● **Aim**:
Repeat the whole listing below, word for word.
— BEGIN —
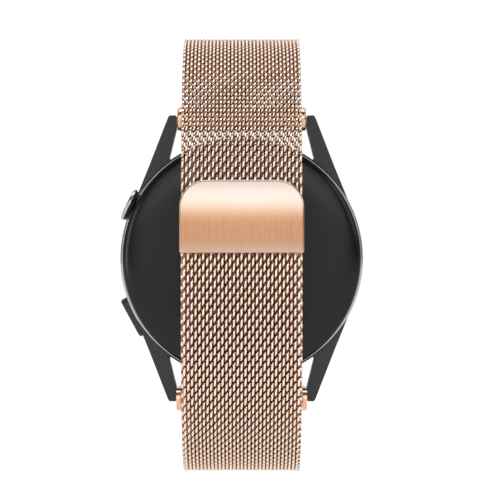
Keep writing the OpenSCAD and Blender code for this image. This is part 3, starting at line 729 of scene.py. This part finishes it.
barrel_outline = [(0, 17.05), (0.72, 17.05), (0.72, 20.35), (2.45, 20.35), (2.58, 20.42),
                  (2.62, 20.55), (2.64, 21.1), (0, 21.1)]
crown_barrel = finished_piece("crown_barrel", crown_part(barrel_outline),
                              "crown_black")
ring_outline = [(0, 20.98), (2.68, 20.98), (2.80, 21.01), (2.88, 21.1), (2.9, 21.24), (2.87, 21.4),
                (2.78, 21.55), (2.62, 21.66), (2.42, 21.69), (2.32, 21.62), (0, 21.62)]
crown_ring = finished_piece("crown_ring", crown_part(ring_outline),
                            "polished_dark", 50)
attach(crown_barrel, "crown")
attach(crown_ring, "crown")
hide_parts("crown_knob")

# %% [markdown]
# ## Softened edges
# The machined parts come from the CAD with knife-sharp edges. Real metal edges are broken by a
# small round that catches a line of light. Each of these parts is copied, cleaned and bevelled.


# %% Softened copies
CAD_MERGE_WITHIN = 0.001
FLAT_WITHIN = math.radians(1)


def merged_copy(node_name):
    """A CAD node's mesh as a bmesh in millimetres, with its loose triangles joined."""
    bm = bmesh.new()
    bm.from_mesh(nodes[node_name].data)
    bmesh.ops.transform(bm, matrix=Matrix.Scale(1 / MM, 4) @ nodes[node_name].matrix_world,
                        verts=bm.verts)
    bmesh.ops.remove_doubles(bm, verts=bm.verts, dist=CAD_MERGE_WITHIN)
    return bm


def softened(node_name, body, offset, least_angle=40, segments=2):
    """A copy of a CAD node with its sharp edges rounded, in place of the node."""
    bm = merged_copy(node_name)
    bmesh.ops.dissolve_limit(bm, angle_limit=FLAT_WITHIN, verts=bm.verts, edges=bm.edges)
    sharp = [e for e in bm.edges
             if len(e.link_faces) == 2 and e.calc_face_angle(0) > math.radians(least_angle)]
    bmesh.ops.bevel(bm, geom=sharp, affect="EDGES", offset=offset, segments=segments, profile=0.5,
                    material=-1, clamp_overlap=True)
    slot = slot_of[node_name]
    piece = finished_piece("soft_" + node_name, bm, slot)
    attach(piece, body)
    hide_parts(node_name)
    return piece


softened("slot_frame", "slot_frame", 0.3, 60, 3)
softened("middle_case", "case", 0.12)
softened("side_button_cap", "side_button", 0.15)

# %% [markdown]
# The coil springs inside the two spring bars shorten when a release lever is pulled. Each one is
# copied from its CAD node, given its finish and baked in place.

# %% Springs in the spring bars
for end, parent, side in (("upper", "upper_strap", 1), ("lower", "slot_frame", -1)):
    node_name = end + "_bar_spring"
    slot = slot_of[node_name]
    spring = finished_piece(end + "_spring_coil", merged_copy(node_name), slot)
    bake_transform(spring)
    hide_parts(node_name)

# %% [markdown]
# ## Clasp tab
# The tab is a pressed cover over the clasp's magnet. Its lower half is flat and its top leans
# back a little, which is why the top catches the light; a pale painted highlight is added there and
# along the lip. It starts as one face with two rounded corners, gets its thickness, is cut into
# strips, and is then bent by moving each strip back.

# %% Lean and painted highlight of the clasp tab
tab_low, tab_high = (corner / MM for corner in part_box("tab_cover"))
# the top leans back above one height and the lip below another, each on its own radius
TAB_LEAN_FROM, TAB_LEAN_RADIUS = 4.6, 26.0
TAB_LIP_FROM, TAB_LIP_RADIUS = 2.6, 40.0
# the brushed tone fades out into the painted highlight from the first height up to the second, and
# by half down the lip
PAINTED_HIGHLIGHT_SPAN = 5.4, 10.4
LIP_HEIGHT, LIP_UNHIGHLIGHTED = 2.2, 0.45


def bent_depth(height):
    """How far back the tab's face lies at a height, in millimetres."""
    above, below = max(0.0, height - TAB_LEAN_FROM), max(0.0, TAB_LIP_FROM - height)
    return above ** 2 / (2 * TAB_LEAN_RADIUS) + below ** 2 / (2 * TAB_LIP_RADIUS)


def unhighlighted_share(height):
    """How much of the brushed tone shows at a height, from 0 to 1; the rest is painted highlight."""
    leaning = (PAINTED_HIGHLIGHT_SPAN[1] - height) / (PAINTED_HIGHLIGHT_SPAN[1] - PAINTED_HIGHLIGHT_SPAN[0])
    lip = LIP_UNHIGHLIGHTED + (1 - LIP_UNHIGHLIGHTED) * (height - tab_low.z) / LIP_HEIGHT
    return max(0.0, min(1.0, leaning, lip))


print("the tab's top lies back by", round(bent_depth(tab_high.z), 2), "mm")


# %% Clasp tab
# size and segments of the rounds: the two top corners, the two lower corners and the edges
TOP_ROUND, LOW_ROUND, EDGE_ROUND = (4.1, 14), (0.35, 3), (0.28, 4)
TAB_STRIPS = 28
SAME_DEPTH = 1e-6


def clasp_tab():
    """The tab as one object, with the share of its brushed tone against the painted highlight stored
    on its points as flat.
    """
    bm = bmesh.new()
    corners = [bm.verts.new((x, tab_low.y, z)) for x, z in (
        (tab_low.x, tab_low.z), (tab_high.x, tab_low.z),
        (tab_high.x, tab_high.z), (tab_low.x, tab_high.z))]
    bm.faces.new(corners)
    for pair, (offset, segments) in ((corners[2:], TOP_ROUND), (corners[:2], LOW_ROUND)):
        bmesh.ops.bevel(bm, geom=pair, affect="VERTICES", offset=offset, segments=segments,
                        profile=0.5, material=-1)
    walls = bmesh.ops.extrude_face_region(bm, geom=bm.faces[:])
    moved = [v for v in walls["geom"] if isinstance(v, bmesh.types.BMVert)]
    bmesh.ops.translate(bm, verts=moved, vec=(0, tab_high.y - tab_low.y, 0))
    bmesh.ops.recalc_face_normals(bm, faces=bm.faces)
    rims = [e for e in bm.edges if abs(e.verts[0].co.y - e.verts[1].co.y) < SAME_DEPTH]
    bmesh.ops.bevel(bm, geom=rims, affect="EDGES", offset=EDGE_ROUND[0], segments=EDGE_ROUND[1],
                    profile=0.5, material=-1, clamp_overlap=True)
    for cut in range(1, TAB_STRIPS):
        height = tab_low.z + cut * (tab_high.z - tab_low.z) / TAB_STRIPS
        bmesh.ops.bisect_plane(bm, geom=bm.verts[:] + bm.edges[:] + bm.faces[:],
                               plane_co=(0, 0, height), plane_no=(0, 0, 1))
    for vert in bm.verts:
        front = (tab_high.y - vert.co.y) / (tab_high.y - tab_low.y)
        vert.co.y += front * bent_depth(vert.co.z)
    # flat holds the share of the brushed tone; where it falls, the pale painted highlight shows
    flat = [unhighlighted_share(vert.co.z) for vert in bm.verts]
    bmesh.ops.scale(bm, verts=bm.verts, vec=(MM, MM, MM))
    mesh = bpy.data.meshes.new("clasp_tab")
    bm.to_mesh(mesh)
    bm.free()
    mesh.attributes.new("flat", "FLOAT", "POINT").data.foreach_set("value", flat)
    mesh.shade_smooth()
    mesh.materials.append(finishes["rose_gold_brushed"])
    return bpy.data.objects.new("clasp_tab", mesh)


tab = clasp_tab()
scene.collection.objects.link(tab)
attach(tab, "tail_end")
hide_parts("tab_cover")
print("clasp tab faces:", len(tab.data.polygons))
— END —
● **Reply**:
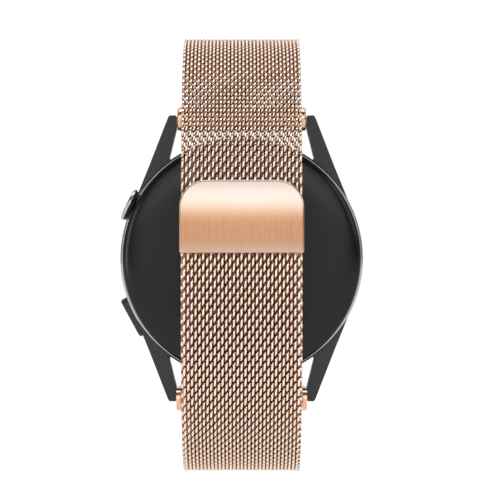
Keep writing the OpenSCAD and Blender code for this image. This is part 3, starting at line 729 of scene.py. This part finishes it.
barrel_outline = [(0, 17.05), (0.72, 17.05), (0.72, 20.35), (2.45, 20.35), (2.58, 20.42),
                  (2.62, 20.55), (2.64, 21.1), (0, 21.1)]
crown_barrel = finished_piece("crown_barrel", crown_part(barrel_outline),
                              "crown_black")
ring_outline = [(0, 20.98), (2.68, 20.98), (2.80, 21.01), (2.88, 21.1), (2.9, 21.24), (2.87, 21.4),
                (2.78, 21.55), (2.62, 21.66), (2.42, 21.69), (2.32, 21.62), (0, 21.62)]
crown_ring = finished_piece("crown_ring", crown_part(ring_outline),
                            "polished_dark", 50)
attach(crown_barrel, "crown")
attach(crown_ring, "crown")
hide_parts("crown_knob")

# %% [markdown]
# ## Softened edges
# The machined parts come from the CAD with knife-sharp edges. Real metal edges are broken by a
# small round that catches a line of light. Each of these parts is copied, cleaned and bevelled.


# %% Softened copies
CAD_MERGE_WITHIN = 0.001
FLAT_WITHIN = math.radians(1)


def merged_copy(node_name):
    """A CAD node's mesh as a bmesh in millimetres, with its loose triangles joined."""
    bm = bmesh.new()
    bm.from_mesh(nodes[node_name].data)
    bmesh.ops.transform(bm, matrix=Matrix.Scale(1 / MM, 4) @ nodes[node_name].matrix_world,
                        verts=bm.verts)
    bmesh.ops.remove_doubles(bm, verts=bm.verts, dist=CAD_MERGE_WITHIN)
    return bm


def softened(node_name, body, offset, least_angle=40, segments=2):
    """A copy of a CAD node with its sharp edges rounded, in place of the node."""
    bm = merged_copy(node_name)
    bmesh.ops.dissolve_limit(bm, angle_limit=FLAT_WITHIN, verts=bm.verts, edges=bm.edges)
    sharp = [e for e in bm.edges
             if len(e.link_faces) == 2 and e.calc_face_angle(0) > math.radians(least_angle)]
    bmesh.ops.bevel(bm, geom=sharp, affect="EDGES", offset=offset, segments=segments, profile=0.5,
                    material=-1, clamp_overlap=True)
    slot = slot_of[node_name]
    piece = finished_piece("soft_" + node_name, bm, slot)
    attach(piece, body)
    hide_parts(node_name)
    return piece


softened("slot_frame", "slot_frame", 0.3, 60, 3)
softened("middle_case", "case", 0.12)
softened("side_button_cap", "side_button", 0.15)

# %% [markdown]
# The coil springs inside the two spring bars shorten when a release lever is pulled. Each one is
# copied from its CAD node, given its finish and baked in place.

# %% Springs in the spring bars
for end, parent, side in (("upper", "upper_strap", 1), ("lower", "slot_frame", -1)):
    node_name = end + "_bar_spring"
    slot = slot_of[node_name]
    spring = finished_piece(end + "_spring_coil", merged_copy(node_name), slot)
    bake_transform(spring)
    hide_parts(node_name)

# %% [markdown]
# ## Clasp tab
# The tab is a pressed cover over the clasp's magnet. Its lower half is flat and its top leans
# back a little, which is why the top catches the light; a pale painted highlight is added there and
# along the lip. It starts as one face with two rounded corners, gets its thickness, is cut into
# strips, and is then bent by moving each strip back.

# %% Lean and painted highlight of the clasp tab
tab_low, tab_high = (corner / MM for corner in part_box("tab_cover"))
# the top leans back above one height and the lip below another, each on its own radius
TAB_LEAN_FROM, TAB_LEAN_RADIUS = 4.6, 26.0
TAB_LIP_FROM, TAB_LIP_RADIUS = 2.6, 40.0
# the brushed tone fades out into the painted highlight from the first height up to the second, and
# by half down the lip
PAINTED_HIGHLIGHT_SPAN = 5.4, 10.4
LIP_HEIGHT, LIP_UNHIGHLIGHTED = 2.2, 0.45


def bent_depth(height):
    """How far back the tab's face lies at a height, in millimetres."""
    above, below = max(0.0, height - TAB_LEAN_FROM), max(0.0, TAB_LIP_FROM - height)
    return above ** 2 / (2 * TAB_LEAN_RADIUS) + below ** 2 / (2 * TAB_LIP_RADIUS)


def unhighlighted_share(height):
    """How much of the brushed tone shows at a height, from 0 to 1; the rest is painted highlight."""
    leaning = (PAINTED_HIGHLIGHT_SPAN[1] - height) / (PAINTED_HIGHLIGHT_SPAN[1] - PAINTED_HIGHLIGHT_SPAN[0])
    lip = LIP_UNHIGHLIGHTED + (1 - LIP_UNHIGHLIGHTED) * (height - tab_low.z) / LIP_HEIGHT
    return max(0.0, min(1.0, leaning, lip))


print("the tab's top lies back by", round(bent_depth(tab_high.z), 2), "mm")


# %% Clasp tab
# size and segments of the rounds: the two top corners, the two lower corners and the edges
TOP_ROUND, LOW_ROUND, EDGE_ROUND = (4.1, 14), (0.35, 3), (0.28, 4)
TAB_STRIPS = 28
SAME_DEPTH = 1e-6


def clasp_tab():
    """The tab as one object, with the share of its brushed tone against the painted highlight stored
    on its points as flat.
    """
    bm = bmesh.new()
    corners = [bm.verts.new((x, tab_low.y, z)) for x, z in (
        (tab_low.x, tab_low.z), (tab_high.x, tab_low.z),
        (tab_high.x, tab_high.z), (tab_low.x, tab_high.z))]
    bm.faces.new(corners)
    for pair, (offset, segments) in ((corners[2:], TOP_ROUND), (corners[:2], LOW_ROUND)):
        bmesh.ops.bevel(bm, geom=pair, affect="VERTICES", offset=offset, segments=segments,
                        profile=0.5, material=-1)
    walls = bmesh.ops.extrude_face_region(bm, geom=bm.faces[:])
    moved = [v for v in walls["geom"] if isinstance(v, bmesh.types.BMVert)]
    bmesh.ops.translate(bm, verts=moved, vec=(0, tab_high.y - tab_low.y, 0))
    bmesh.ops.recalc_face_normals(bm, faces=bm.faces)
    rims = [e for e in bm.edges if abs(e.verts[0].co.y - e.verts[1].co.y) < SAME_DEPTH]
    bmesh.ops.bevel(bm, geom=rims, affect="EDGES", offset=EDGE_ROUND[0], segments=EDGE_ROUND[1],
                    profile=0.5, material=-1, clamp_overlap=True)
    for cut in range(1, TAB_STRIPS):
        height = tab_low.z + cut * (tab_high.z - tab_low.z) / TAB_STRIPS
        bmesh.ops.bisect_plane(bm, geom=bm.verts[:] + bm.edges[:] + bm.faces[:],
                               plane_co=(0, 0, height), plane_no=(0, 0, 1))
    for vert in bm.verts:
        front = (tab_high.y - vert.co.y) / (tab_high.y - tab_low.y)
        vert.co.y += front * bent_depth(vert.co.z)
    # flat holds the share of the brushed tone; where it falls, the pale painted highlight shows
    flat = [unhighlighted_share(vert.co.z) for vert in bm.verts]
    bmesh.ops.scale(bm, verts=bm.verts, vec=(MM, MM, MM))
    mesh = bpy.data.meshes.new("clasp_tab")
    bm.to_mesh(mesh)
    bm.free()
    mesh.attributes.new("flat", "FLOAT", "POINT").data.foreach_set("value", flat)
    mesh.shade_smooth()
    mesh.materials.append(finishes["rose_gold_brushed"])
    return bpy.data.objects.new("clasp_tab", mesh)


tab = clasp_tab()
scene.collection.objects.link(tab)
attach(tab, "tail_end")
hide_parts("tab_cover")
print("clasp tab faces:", len(tab.data.polygons))